Dataset section:
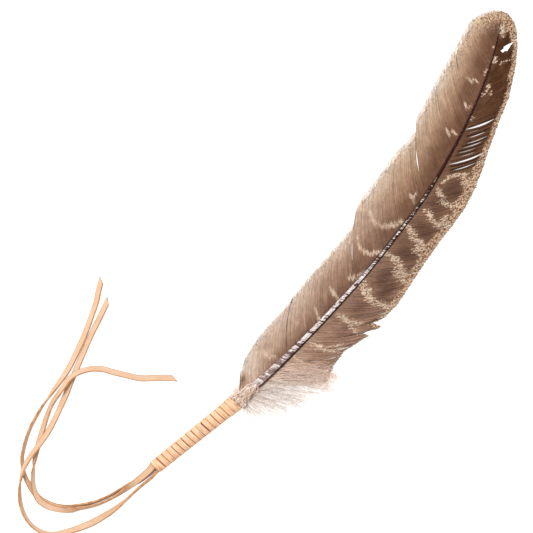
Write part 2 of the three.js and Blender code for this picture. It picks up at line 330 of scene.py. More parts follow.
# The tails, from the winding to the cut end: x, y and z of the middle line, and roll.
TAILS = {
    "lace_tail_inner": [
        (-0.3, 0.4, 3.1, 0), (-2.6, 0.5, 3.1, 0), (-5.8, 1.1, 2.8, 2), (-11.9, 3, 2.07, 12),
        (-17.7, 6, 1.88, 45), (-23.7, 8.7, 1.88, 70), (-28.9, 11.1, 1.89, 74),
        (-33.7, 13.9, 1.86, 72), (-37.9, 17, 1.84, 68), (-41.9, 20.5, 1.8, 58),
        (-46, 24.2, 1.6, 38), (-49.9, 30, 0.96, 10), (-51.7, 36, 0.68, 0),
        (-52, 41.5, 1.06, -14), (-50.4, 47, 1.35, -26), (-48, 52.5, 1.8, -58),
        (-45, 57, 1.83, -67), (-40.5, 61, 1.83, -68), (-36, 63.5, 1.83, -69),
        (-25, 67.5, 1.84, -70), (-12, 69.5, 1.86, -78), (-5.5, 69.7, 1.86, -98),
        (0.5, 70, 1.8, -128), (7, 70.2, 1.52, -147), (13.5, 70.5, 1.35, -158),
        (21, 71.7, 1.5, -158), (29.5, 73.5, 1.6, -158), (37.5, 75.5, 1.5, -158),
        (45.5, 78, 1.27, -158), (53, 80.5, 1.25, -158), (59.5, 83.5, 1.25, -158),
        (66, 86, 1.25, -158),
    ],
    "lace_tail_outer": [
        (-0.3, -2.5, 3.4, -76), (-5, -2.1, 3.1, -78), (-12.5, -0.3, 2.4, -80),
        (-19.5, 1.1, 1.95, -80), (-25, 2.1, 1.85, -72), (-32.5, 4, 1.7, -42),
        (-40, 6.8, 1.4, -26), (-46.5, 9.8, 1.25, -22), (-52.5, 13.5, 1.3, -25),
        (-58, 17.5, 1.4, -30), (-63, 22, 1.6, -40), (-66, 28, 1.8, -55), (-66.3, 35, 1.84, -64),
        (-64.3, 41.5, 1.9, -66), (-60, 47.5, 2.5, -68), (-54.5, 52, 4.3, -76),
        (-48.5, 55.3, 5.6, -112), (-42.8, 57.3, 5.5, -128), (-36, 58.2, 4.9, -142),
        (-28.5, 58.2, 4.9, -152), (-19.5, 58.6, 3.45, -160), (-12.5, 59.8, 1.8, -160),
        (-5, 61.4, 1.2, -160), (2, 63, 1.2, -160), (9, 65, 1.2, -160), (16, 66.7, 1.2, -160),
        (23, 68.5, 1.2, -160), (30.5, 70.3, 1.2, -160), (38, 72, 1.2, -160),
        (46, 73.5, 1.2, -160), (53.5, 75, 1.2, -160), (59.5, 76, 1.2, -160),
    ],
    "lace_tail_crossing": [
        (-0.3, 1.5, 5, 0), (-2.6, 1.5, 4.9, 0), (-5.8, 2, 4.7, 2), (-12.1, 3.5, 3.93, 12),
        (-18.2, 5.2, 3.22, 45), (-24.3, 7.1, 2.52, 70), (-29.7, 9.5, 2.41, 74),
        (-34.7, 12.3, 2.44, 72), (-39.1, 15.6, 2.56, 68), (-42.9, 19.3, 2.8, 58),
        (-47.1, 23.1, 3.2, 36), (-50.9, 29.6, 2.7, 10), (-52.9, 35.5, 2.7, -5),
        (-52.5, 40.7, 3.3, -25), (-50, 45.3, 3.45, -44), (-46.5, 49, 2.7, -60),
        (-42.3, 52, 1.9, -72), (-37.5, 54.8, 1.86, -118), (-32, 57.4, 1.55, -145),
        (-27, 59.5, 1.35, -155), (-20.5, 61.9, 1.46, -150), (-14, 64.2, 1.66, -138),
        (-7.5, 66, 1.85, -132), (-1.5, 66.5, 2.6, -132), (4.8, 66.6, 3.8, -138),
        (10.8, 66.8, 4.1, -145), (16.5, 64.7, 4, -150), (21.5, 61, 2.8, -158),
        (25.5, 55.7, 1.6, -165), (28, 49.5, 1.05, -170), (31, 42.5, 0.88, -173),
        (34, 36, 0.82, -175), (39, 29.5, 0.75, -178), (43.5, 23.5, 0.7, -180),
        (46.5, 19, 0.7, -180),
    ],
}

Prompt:
Take the lines above and print them exactly.

Answer for the task:
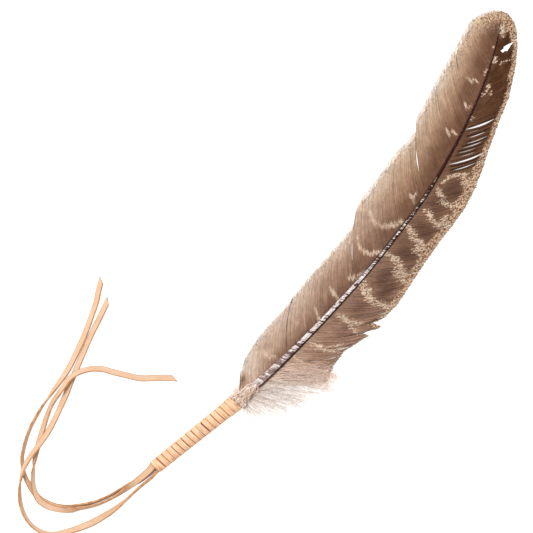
Write part 2 of the three.js and Blender code for this picture. It picks up at line 330 of scene.py. More parts follow.
# The tails, from the winding to the cut end: x, y and z of the middle line, and roll.
TAILS = {
    "lace_tail_inner": [
        (-0.3, 0.4, 3.1, 0), (-2.6, 0.5, 3.1, 0), (-5.8, 1.1, 2.8, 2), (-11.9, 3, 2.07, 12),
        (-17.7, 6, 1.88, 45), (-23.7, 8.7, 1.88, 70), (-28.9, 11.1, 1.89, 74),
        (-33.7, 13.9, 1.86, 72), (-37.9, 17, 1.84, 68), (-41.9, 20.5, 1.8, 58),
        (-46, 24.2, 1.6, 38), (-49.9, 30, 0.96, 10), (-51.7, 36, 0.68, 0),
        (-52, 41.5, 1.06, -14), (-50.4, 47, 1.35, -26), (-48, 52.5, 1.8, -58),
        (-45, 57, 1.83, -67), (-40.5, 61, 1.83, -68), (-36, 63.5, 1.83, -69),
        (-25, 67.5, 1.84, -70), (-12, 69.5, 1.86, -78), (-5.5, 69.7, 1.86, -98),
        (0.5, 70, 1.8, -128), (7, 70.2, 1.52, -147), (13.5, 70.5, 1.35, -158),
        (21, 71.7, 1.5, -158), (29.5, 73.5, 1.6, -158), (37.5, 75.5, 1.5, -158),
        (45.5, 78, 1.27, -158), (53, 80.5, 1.25, -158), (59.5, 83.5, 1.25, -158),
        (66, 86, 1.25, -158),
    ],
    "lace_tail_outer": [
        (-0.3, -2.5, 3.4, -76), (-5, -2.1, 3.1, -78), (-12.5, -0.3, 2.4, -80),
        (-19.5, 1.1, 1.95, -80), (-25, 2.1, 1.85, -72), (-32.5, 4, 1.7, -42),
        (-40, 6.8, 1.4, -26), (-46.5, 9.8, 1.25, -22), (-52.5, 13.5, 1.3, -25),
        (-58, 17.5, 1.4, -30), (-63, 22, 1.6, -40), (-66, 28, 1.8, -55), (-66.3, 35, 1.84, -64),
        (-64.3, 41.5, 1.9, -66), (-60, 47.5, 2.5, -68), (-54.5, 52, 4.3, -76),
        (-48.5, 55.3, 5.6, -112), (-42.8, 57.3, 5.5, -128), (-36, 58.2, 4.9, -142),
        (-28.5, 58.2, 4.9, -152), (-19.5, 58.6, 3.45, -160), (-12.5, 59.8, 1.8, -160),
        (-5, 61.4, 1.2, -160), (2, 63, 1.2, -160), (9, 65, 1.2, -160), (16, 66.7, 1.2, -160),
        (23, 68.5, 1.2, -160), (30.5, 70.3, 1.2, -160), (38, 72, 1.2, -160),
        (46, 73.5, 1.2, -160), (53.5, 75, 1.2, -160), (59.5, 76, 1.2, -160),
    ],
    "lace_tail_crossing": [
        (-0.3, 1.5, 5, 0), (-2.6, 1.5, 4.9, 0), (-5.8, 2, 4.7, 2), (-12.1, 3.5, 3.93, 12),
        (-18.2, 5.2, 3.22, 45), (-24.3, 7.1, 2.52, 70), (-29.7, 9.5, 2.41, 74),
        (-34.7, 12.3, 2.44, 72), (-39.1, 15.6, 2.56, 68), (-42.9, 19.3, 2.8, 58),
        (-47.1, 23.1, 3.2, 36), (-50.9, 29.6, 2.7, 10), (-52.9, 35.5, 2.7, -5),
        (-52.5, 40.7, 3.3, -25), (-50, 45.3, 3.45, -44), (-46.5, 49, 2.7, -60),
        (-42.3, 52, 1.9, -72), (-37.5, 54.8, 1.86, -118), (-32, 57.4, 1.55, -145),
        (-27, 59.5, 1.35, -155), (-20.5, 61.9, 1.46, -150), (-14, 64.2, 1.66, -138),
        (-7.5, 66, 1.85, -132), (-1.5, 66.5, 2.6, -132), (4.8, 66.6, 3.8, -138),
        (10.8, 66.8, 4.1, -145), (16.5, 64.7, 4, -150), (21.5, 61, 2.8, -158),
        (25.5, 55.7, 1.6, -165), (28, 49.5, 1.05, -170), (31, 42.5, 0.88, -173),
        (34, 36, 0.82, -175), (39, 29.5, 0.75, -178), (43.5, 23.5, 0.7, -180),
        (46.5, 19, 0.7, -180),
    ],
}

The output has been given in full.